Figure 2 shows the registry key opened in MiTeC Windows Registry Recovery (WRR) version 1.5.2, which displays the key name differently than RegEdit. Using WRR may not be convenient because an analyst needs to load and examine each hive individually, but it does a good job of indicating that something is amiss.
Figure 2. Displayed registry key in MiTeC WRR v1.5.2.
Figure 3 shows what happens when the same hive file is opened in TZWorks yaru (Yet Another Registry Utility, version 1.17). The results from yaru are unusual, and the discrepancy in the displayed name clearly indicates that something is amiss. Similar to WRR, yaru requires that an analyst individually load and examine each registry hive, which is a time-intensive process. Analysts would not typically use this approach for enterprise-wide response and analysis, but the comparison illustrates how the different host-based analysis tools display the obfuscated information.
Figure 3. Displayed registry key in TZWorks yaru v.1.17.
The next step is to display the list of HKCUSoftware subkey names using a RegRipper plugin. RegRipper relies on James MacFarlane’s Parse::Win32Registry Perl module, which uses Unicode code pages to translate the key (and value) names for output and display. Running the RegRipper “rlo.pl” plugin against the test hive file produces the output illustrated in Figure 4.
Figure 4. Key name displayed by rlo.pl Perl script.
The code within the plugin looks for key and value names that contain the hexadecimal character “2E”, which is the result of RLO control character being translated via the Parse::Win32Registry Perl module. As this character is also the hexadecimal representation for a period, the code checks to see if the character at that position within the original name string is, in fact, a period. If not, the character at that position is assumed to be the remnants of the RLO control character. As illustrated in figure 4, the code replaces the control character with a period in the name, displays the name, and also displays the name as it would appear via the Registry Editor (with the characters following the control character in reverse order).

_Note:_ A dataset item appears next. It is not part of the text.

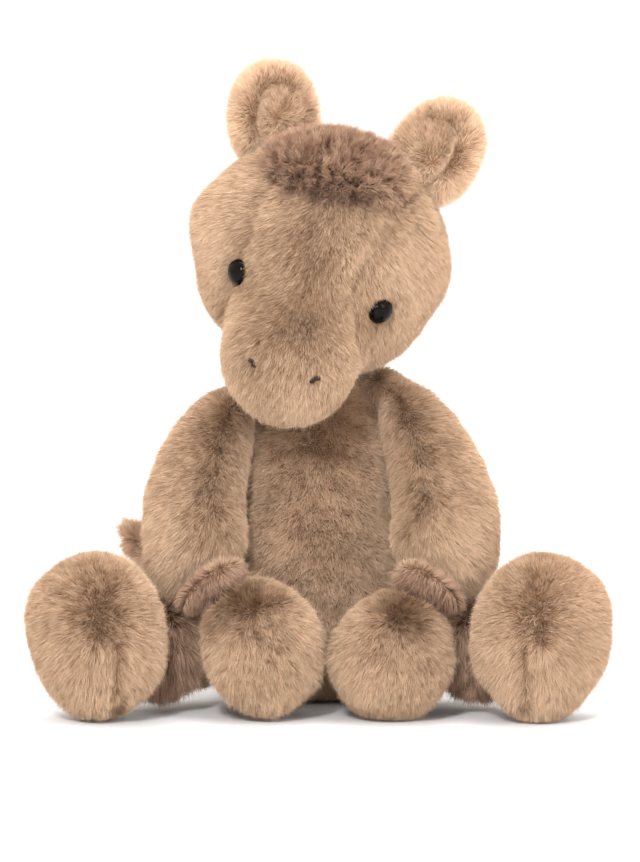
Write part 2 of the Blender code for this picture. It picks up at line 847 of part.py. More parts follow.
def ear_place(side):
    sign = SIDES[side]
    tilt = Matrix.Rotation(math.radians(sign * EAR_SPLAY_DEG), 3, "Y") @ Matrix.Rotation(
        math.radians(-EAR_LEAN_DEG), 3, "X"
    )
    return Vector((sign * EAR_SPREAD, EAR_BACK, EAR_RISE)), tilt


def cup_offset(across, width):
    """How far a cupped pad's edge stands forward of its middle."""
    return FORWARD * (EAR_CUP * (2 * across / width) ** 2)


def cupped_mesh(name, rise, height, width, thickness, offset, shares, grow=0.0):
    stations = []
    for place_share, wide, thick in shares:
        centre = UPWARD * (rise + height * place_share) + offset
        side = SIDEWAYS * (width / 2 * wide + grow)
        front = -FORWARD * (thickness / 2 * thick + grow)
        stations.append((centre, side, front))
    start = UPWARD * (rise - grow) + offset
    end = UPWARD * (rise + height + grow) + offset
    mesh = cage_mesh(name, start, stations, end, EAR_SEGMENTS)
    for vertex in mesh.vertices:
        vertex.co += cup_offset(vertex.co.x, EAR_WIDTH)
    return mesh


def bead_mesh(name, grow):
    """A spindle with its poles on the ear's hinge."""
    radius = EAR_BEAD_RADIUS + grow
    across = Matrix.Rotation(math.radians(90), 3, "Y")
    return sphere_mesh(name, (radius, radius, EAR_BEAD_LENGTH / 2 + grow), turn=across)


def make_ear(head, brow, crease, side):
    place, tilt = ear_place(side)
    frame = frame_at(f"ear_{side}_frame", brow, place, tilt)
    pad = cupped_mesh(
        "ear", -EAR_ROOT, EAR_HEIGHT, EAR_WIDTH, EAR_THICKNESS, Vector(), EAR_SHARES
    )
    ear = soften(object_of(f"ear_{side}", pad, frame))
    cut(ear, crease)
    bead = bead_mesh("ear_bead", 0.0)
    combine(ear, cutter_of(f"ear_bead_{side}", bead, frame), "UNION")
    cut(head, cutter_of(f"ear_groove_{side}", bead_mesh("ear_groove", GAP), frame))
    front = FORWARD * (EAR_THICKNESS / 2 - LINING_THICKNESS / 2 + LINING_PROUD)
    lining = cupped_mesh(
        "lining", LINING_RISE, LINING_HEIGHT, LINING_WIDTH, LINING_THICKNESS, front, EAR_SHARES
    )
    soften(object_of(f"ear_lining_{side}", lining, frame, WARM_BROWN))
    room = cupped_mesh(
        "lining_room",
        LINING_RISE,
        LINING_HEIGHT,
        LINING_WIDTH,
        LINING_THICKNESS,
        front,
        EAR_SHARES,
        GAP,
    )
    cut(ear, soften(cutter_of(f"lining_room_{side}", room, frame)))


def mirrored(shares, sizes, sign):
    out, forward, down = sizes
    return [Vector((sign * out * a, -forward * b, -down * c)) for a, b, c in shares]


def band_points(limb_end, way, length):
    """A band starts inside the limb's end, where it is cut, and runs to the seam."""
    return straight(limb_end - way * BAND_TUCK, limb_end + way * length)


def make_arm(torso, crease, side):
    sign = SIDES[side]
    shoulder = (sign * SHOULDER_SPREAD, -SHOULDER_FORWARD, SHOULDER_HEIGHT)
    frame = frame_at(f"arm_{side}_frame", BODY, shoulder)
    points = mirrored(ARM_PATH_SHARES, (ARM_OUT, ARM_FORWARD, ARM_DROP), sign)
    sizes = (ARM_WIDTH, ARM_WIDTH, ARM_SEGMENTS, FORWARD)
    arm = soften(object_of(f"arm_{side}", limb_mesh("arm", points, ARM_SHARES, *sizes), frame))
    cut(arm, crease)
    ball_joint(arm, torso, f"shoulder_{side}", frame, SHOULDER_RADIUS, SIDEWAYS)
    end, way = bezier(points, 1.0)
    band_path = band_points(end, way, WRIST_BAND_LENGTH)
    band = make_band(f"wrist_band_{side}", frame, band_path, WRIST_BAND_WIDTH, FORWARD)
    cut_by_limb(band, "arm", side, frame, points, ARM_SHARES, sizes)
    make_paw(band, frame, end + way * WRIST_BAND_LENGTH, side)


def make_band(name, frame, points, width, up):
    mesh = limb_mesh(name, points, BAND_SHARES, width, width, BAND_SEGMENTS, up)
    return soften(object_of(name, mesh, frame, BROWN))


def cut_by_limb(band, name, side, frame, points, shares, sizes):
    grown = limb_mesh(f"{name}_grown", points, shares, *sizes, 2 * GAP)
    cut(band, soften(cutter_of(f"{name}_grown_{side}", grown, frame)))


def make_paw(band, arm_frame, wrist, side):
    sign = SIDES[side]
    frame = frame_at(f"paw_{side}_frame", arm_frame, wrist)
    inward = math.radians(PAW_INWARD_DEG[side])
    forward = math.radians(PAW_FORWARD_DEG[side])
    way = Vector(
        (
            -sign * math.sin(inward),
            -math.cos(inward) * math.sin(forward),
            -math.cos(inward) * math.cos(forward),
        )
    )
    points = straight(Vector(), way * PAW_LENGTH)
    mesh = limb_mesh("paw", points, PAW_SHARES, PAW_WIDTH, PAW_WIDTH, PAW_SEGMENTS, FORWARD)
    paw = soften(object_of(f"paw_{side}", mesh, frame))
    middle = way * (PAW_LENGTH / 2)
    radii = (PAW_WIDTH / 2 * POUCH_SHARE,) * 3
    pouch_in(paw, f"paw_bean_pouch_{side}", frame, middle, radii)
    ball_joint(band, paw, f"wrist_{side}", frame, WRIST_RADIUS, SIDEWAYS)
    throat_to(paw, f"paw_{side}", frame, Vector(), middle)
    if lowest(paw) < FLAT_CUT:
        rest_flat(paw)


def make_leg(torso, side):
    sign = SIDES[side]
    hip = (sign * HIP_SPREAD, -HIP_FORWARD, HIP_HEIGHT)
    frame = frame_at(f"leg_{side}_frame", BODY, hip)
    splay = math.radians(LEG_SPLAY_DEG)
    rise = math.radians(LEG_RISE_DEG)
    level = Vector((sign * math.sin(splay), -math.cos(splay), 0))
    way = level * math.cos(rise) + UPWARD * math.sin(rise)
    end = way * (LEG_LENGTH - ANKLE_BAND_LENGTH)
    points = straight(Vector(), end)
    sizes = (LEG_WIDTH, LEG_WIDTH, LEG_SEGMENTS, UPWARD)
    leg = soften(object_of(f"leg_{side}", limb_mesh("leg", points, LEG_SHARES, *sizes), frame))
    ball_joint(leg, torso, f"hip_{side}", frame, HIP_RADIUS, UPWARD)
    band_path = band_points(end, way, ANKLE_BAND_LENGTH)
    band = make_band(f"ankle_band_{side}", frame, band_path, ANKLE_BAND_WIDTH, UPWARD)
    cut_by_limb(band, "leg", side, frame, points, LEG_SHARES, sizes)
    make_foot(band, frame, way * LEG_LENGTH, level, side)


def make_foot(band, leg_frame, ankle, level, side):
    frame = frame_at(f"foot_{side}_frame", leg_frame, ankle)
    height = frame.matrix_world.translation.z
    lift = UPWARD * (FOOT_HEIGHT / 2 - height)
    points = straight(lift, lift + level * FOOT_THICKNESS)
    mesh = limb_mesh("foot", points, FOOT_SHARES, FOOT_WIDTH, FOOT_HEIGHT, FOOT_SEGMENTS, UPWARD)
    foot = soften(object_of(f"foot_{side}", mesh, frame))
    seat_low(foot)
    middle = lift + level * (FOOT_THICKNESS / 2)
    radii = (FOOT_THICKNESS / 2 * POUCH_SHARE,) * 3
    pouch_in(foot, f"foot_bean_pouch_{side}", frame, middle, radii)
    ball_joint(band, foot, f"ankle_{side}", frame, ANKLE_RADIUS, UPWARD.cross(level))
    throat_to(foot, f"foot_{side}", frame, Vector(), middle)
    rest_flat(foot)


def make_tail(torso):
    frame = frame_at("tail_frame", BODY, (-TAIL_RIGHT, TAIL_BACK, TAIL_HEIGHT))
    points = [
        Vector((-TAIL_SWEEP * a, TAIL_BOW * b, TAIL_LIFT * c)) for a, b, c in TAIL_PATH_SHARES
    ]
    mesh = limb_mesh("tail", points, TAIL_SHARES, TAIL_WIDTH, TAIL_WIDTH, TAIL_SEGMENTS, UPWARD)
    tail = soften(object_of("tail", mesh, frame, WARM_BROWN))
    ball_joint(tail, torso, "tail", frame, TAIL_ROOT_RADIUS, UPWARD)


def main():
    torso = make_torso()
    neck_frame = make_neck(torso)
    make_head(neck_frame)
    crease = soften(cutter_of("shoulder_crease", torso_cage("crease", SHOULDER_CREASE), BODY))
    crease.location = torso.location
    for side in SIDES:
        make_arm(torso, crease, side)
        make_leg(torso, side)
    make_tail(torso)


main()
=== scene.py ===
"""A sitting plush horse: stuffed skins, cut pile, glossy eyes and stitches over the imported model."""

import json
import math

import bpy
import numpy as np
from bpy.props import FloatProperty, FloatVectorProperty, IntProperty, PointerProperty
from mathutils import Matrix, Vector
from mathutils.bvhtree import BVHTree

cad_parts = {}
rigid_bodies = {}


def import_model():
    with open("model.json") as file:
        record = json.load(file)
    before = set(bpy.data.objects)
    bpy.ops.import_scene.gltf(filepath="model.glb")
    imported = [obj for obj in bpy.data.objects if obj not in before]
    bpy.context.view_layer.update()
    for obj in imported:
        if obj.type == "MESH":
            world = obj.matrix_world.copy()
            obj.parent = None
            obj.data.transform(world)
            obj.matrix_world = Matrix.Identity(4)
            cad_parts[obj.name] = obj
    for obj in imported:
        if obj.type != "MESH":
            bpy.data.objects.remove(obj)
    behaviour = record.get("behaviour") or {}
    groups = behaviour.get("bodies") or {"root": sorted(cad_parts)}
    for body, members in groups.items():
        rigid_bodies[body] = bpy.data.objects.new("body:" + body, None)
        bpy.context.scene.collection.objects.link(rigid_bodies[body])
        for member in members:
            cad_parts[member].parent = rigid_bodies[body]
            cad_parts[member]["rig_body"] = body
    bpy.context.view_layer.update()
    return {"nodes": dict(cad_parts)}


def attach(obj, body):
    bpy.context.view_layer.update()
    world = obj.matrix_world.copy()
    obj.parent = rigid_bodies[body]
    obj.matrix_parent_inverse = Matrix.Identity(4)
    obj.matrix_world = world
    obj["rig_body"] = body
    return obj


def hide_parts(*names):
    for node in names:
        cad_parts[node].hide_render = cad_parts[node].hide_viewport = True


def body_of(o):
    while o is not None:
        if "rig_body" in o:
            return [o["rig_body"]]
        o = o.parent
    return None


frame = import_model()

bl_info = {
    "name": "Plush Horse",
    "version": (1, 0, 0),
    "blender": (4, 5, 0),
    "location": "3D View > Sidebar > Plush Horse",
    "description": "Dresses the packed plush horse with skins, pile, eyes and stitches",
    "category": "Object",
}

MAP_NAME = "OFBake"

# The stuffed pieces, each with the fullness of its stuffing.
STUFFED = {
    "torso": 0.75,
    "neck": 0.6,
    "head": 0.85,
    "forelock": 0.6,
    "mane": 0.6,
    "ear_left": 0.4,
    "ear_right": 0.4,
    "ear_lining_left": 0.2,
    "ear_lining_right": 0.2,
    "arm_left": 0.65,
    "arm_right": 0.65,
    "wrist_band_left": 0.6,
    "wrist_band_right": 0.6,
    "paw_left": 0.7,
    "paw_right": 0.7,
    "leg_left": 0.65,
    "leg_right": 0.65,
    "ankle_band_left": 0.6,
    "ankle_band_right": 0.6,
    "foot_left": 0.8,
    "foot_right": 0.8,
    "tail": 0.5,
}
SIDES = ("left", "right")
OUTWARD = {"left": 1, "right": -1}

# The face's own frame: across, back along the muzzle, and up from the bridge of the nose.
FACE_PLACE = (0.003, -0.012, 0.186)
FACE_AXES = ((0.96295, -0.07846, -0.25802), (0.24097, 0.6799, 0.69258), (0.12109, -0.7291, 0.67361))
# Each ear's own frame: across, back and up the ear.
EAR_PLACES = {"left": (0.04235, -0.00741, 0.21324), "right": (-0.01639, -0.00263, 0.22898)}
EAR_AXES = {
    "left": ((0.8452, -0.075, -0.5292), (0.0387, 0.9961, -0.0794), (0.533, 0.0467, 0.8448)),
    "right": ((0.9965, -0.075, 0.0357), (0.078, 0.9929, -0.09), (-0.0287, 0.0924, 0.9953)),
}

# The photograph's size, scale and tilt, for lines that are placed by where they show in it.
PICTURE = (640, 862)
PIXEL = 0.00041
MIDDLE_PIXEL = 319
FLOOR_PIXEL = 715
FLOOR_DROP = 0.0075
TILT = math.radians(6.0)

# Seams as they show in the photograph: from the forelock's corners down past the eyes' inner ends
# and along the muzzle to the jaw, and down the soles.
FACE_SEAMS = (
    [(388, 222), (380, 236), (366, 260), (355, 288), (357, 318), (359, 340), (360, 357)],
    [(268, 192), (258, 215), (249, 243), (242, 262), (233, 288), (228, 304), (225, 320)],
)
SOLE_SEAMS = {
    "left": [(519, 645), (520, 665), (521, 684), (522, 700)],
    "right": [(124, 640), (123, 662), (122, 684), (121, 700)],
}
# Heights in millimetres that the seam down the back passes through.
BACK_SEAM = range(14, 122, 9)

# The head: how far it is filled out or drawn in from its solid.
BROW_FILL = 0.0032
CHEEK_FILL = 0.0012
RIGHT_CHEEK_FILL = 0.0026
JAW_TUCK = 0.0016
TEMPLE = (-0.0485, 0, 0.2025)
TEMPLE_REACH = 0.013
TEMPLE_FILL = 0.0022
SEAM_TUCK = 0.003
SEAM_TUCK_REACH = 0.0075
FORELOCK_MOVE = (0, -0.005, 0.0003)

# The eyes: the dome, the shank through the cloth, and the bare rings of cloth round them.
EYE_DOME = 0.0036
EYE_BRIM = 0.0008
EYE_ARC_STEPS = 16
SHANK_RADIUS = 0.0021
SHANK_LENGTH = 0.0125
EYE_RING_DEPTH = 0.003
EYE_RING_SHIFT = 0.0007
EYE_RING_GAP = 0.0001
EYE_TRIM_SHIFT = 0.003
EYE_TRIM_REACH = 0.0105
TRIM_LEAST = 0.6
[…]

This detection method can be extremely useful in malware detection and intrusion discovery, particularly during analysis of host-based artifacts. CTU analysts have observed that some malware authors will prepend the RLO control character to the key name. Future scenarios might bypass conventional detection techniques by using variations of the RLO control character. For example, rather than creating a Windows service for persistence, malware authors could use the ubiquitous Run key with a value name that is prepended by the control character. Or, rather than prepending the key or value name, the control character could be inserted at any point in the name; using the example in this article, “gpu + U(202E) + etadp” (this example is illustrated in figure 4). Analysts and incident responders should avoid the trap of only examining one use case. Instead, look at multiple uses of this technique and incorporate the appropriate measures into the analysis process.
Dell SecureWorks CTU analysts are aware of this issue and how it relates to the information security of our customers, and have incorporated detection measures into analytic processes and methodologies.